A convicted murderer from Pittsburgh was caught in Michigan this week, nearly 50 years after eluding authorities.

Leonard Moses was doing time for tossing a Molotov cocktail on the porch of a Pittsburgh home in 1968. The action caused the death of Mary Amplo, who was engulfed in flames following the arson.

Moses was convicted and sentenced to life in prison back in 1969. In 1971, he was allowed to attend the funeral of his grandmother. He slipped out a side door at the church, and escaped from the deputies guarding him at the service. He disappeared in to street traffic, still in handcuffs.

This month, his fingerprints were matched by the FBI with a man named Paul Dickson, a traveling pharmacist, who was arrested for stealing 40 dollars worth of oxycodone. Dickson had been working in Michigan since at least 1999.

How Dickson got out of his handcuffs and earned a pharmacy are questions to ponder as Dickson, awaits extradition to Pittsburgh from Grand Blanc, near Flint.

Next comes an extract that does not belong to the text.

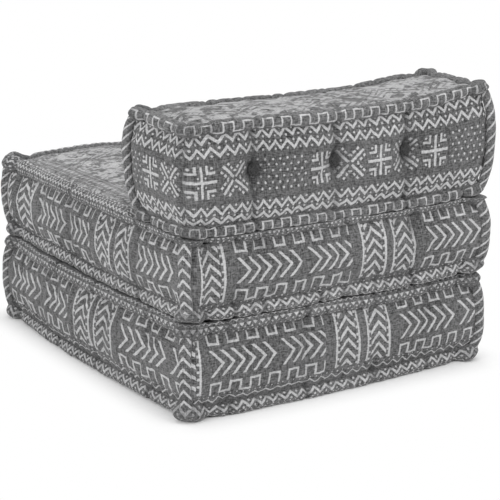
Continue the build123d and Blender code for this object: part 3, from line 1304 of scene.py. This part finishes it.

Dickson was arrested there after his fingerprints were matched on a nationwide crime clearinghouse site following his drug arrest earlier this year.

“As the years pass, the trail grows cold,” FBI field officer Michael Christman told the Pittsburgh Tribune Friday. “It was really modern technology that came to our rescue in this situation.”

Specifically, it was the Next Generation Identification system that eventually tracked down Moses.